Another is that Japanese, Korean, and Vietnamese don’t use pure pronouns although Mandarin today does. This means that there is no universal word for “you” or “I” and instead the word that is used depends on the relationship between the speaker and listener. In Vietnamese, pronouns are kinship terms and in Japanese they are part of its honorific system. The pronoun used can depend on if the listener is older or younger, male or female, or in a higher or lower position and the word to refer to yourself in one context can be a second person pronoun in another context. And in Japanese and Vietnamese a person’s name can be used in the first or second person.
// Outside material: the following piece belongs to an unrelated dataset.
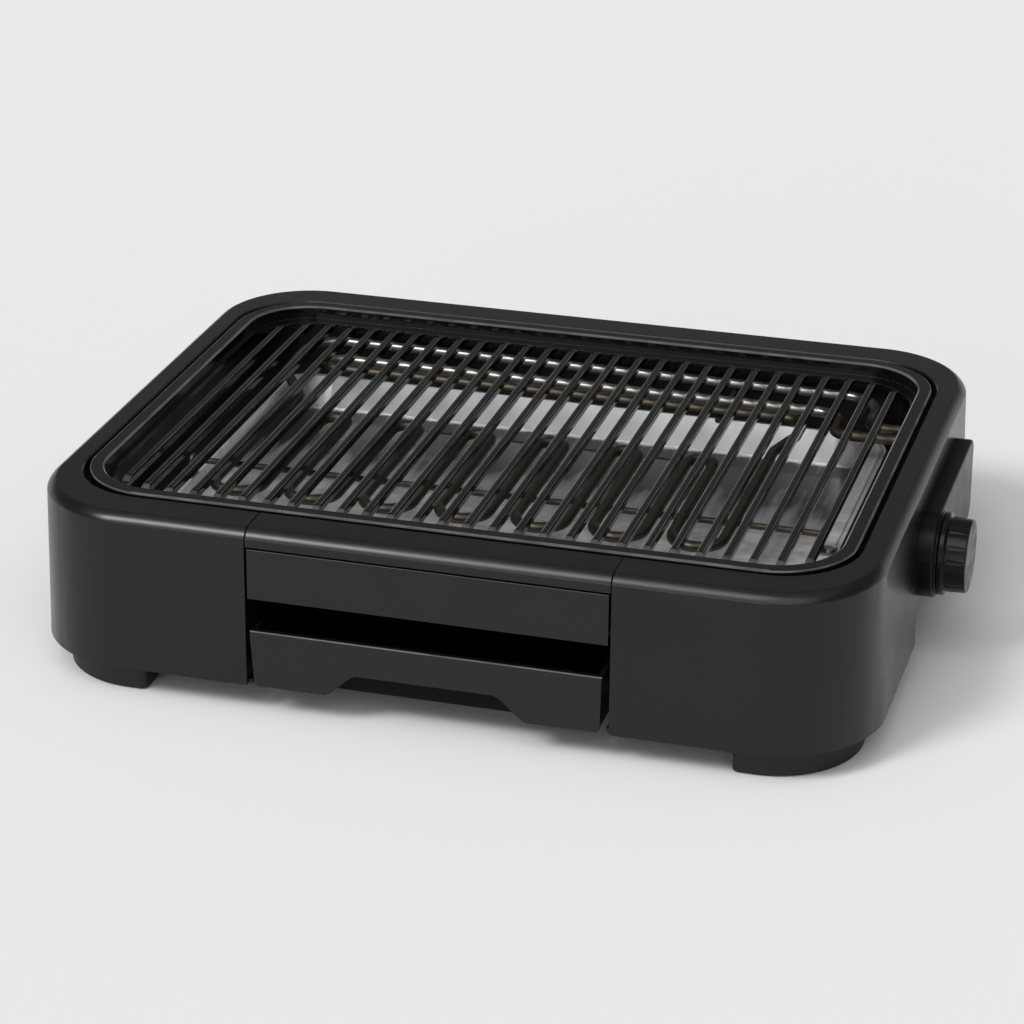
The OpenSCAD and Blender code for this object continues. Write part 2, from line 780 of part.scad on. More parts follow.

In English it would always be in the third person. Japanese and Vietnamese also have different words for brother and sister depending on if they are younger or older.

The English language has the words “green” and “blue” to distinguish between those two colors. However, our four languages each use a single word which can mean either green or blue, “ao” in Japanese, “xanh” in Vietnamese, “qīng” in Mandarin, and “pureu-da” in Korean. The people in these cultures originally did not distinguish blue and green as different colors but rather variants of the same color. However, many other non-Asian languages also have a single word for green and blue and sometimes even black and blue.

And also, as mentioned above, these languages are similar in regards to consonant clusters. English you will find up to three consonants in a row, e.g. “str” in “string”. But in our Asian languages no clustering of consonants is allowed, meaning each consonant must exist by itself.

Learning a new language is always easier when you know a similar language. So those who speak Vietnamese already should find that it’s easier to pick up Chinese or even Japanese just as an English-speaker will be able to pick up French relatively easily.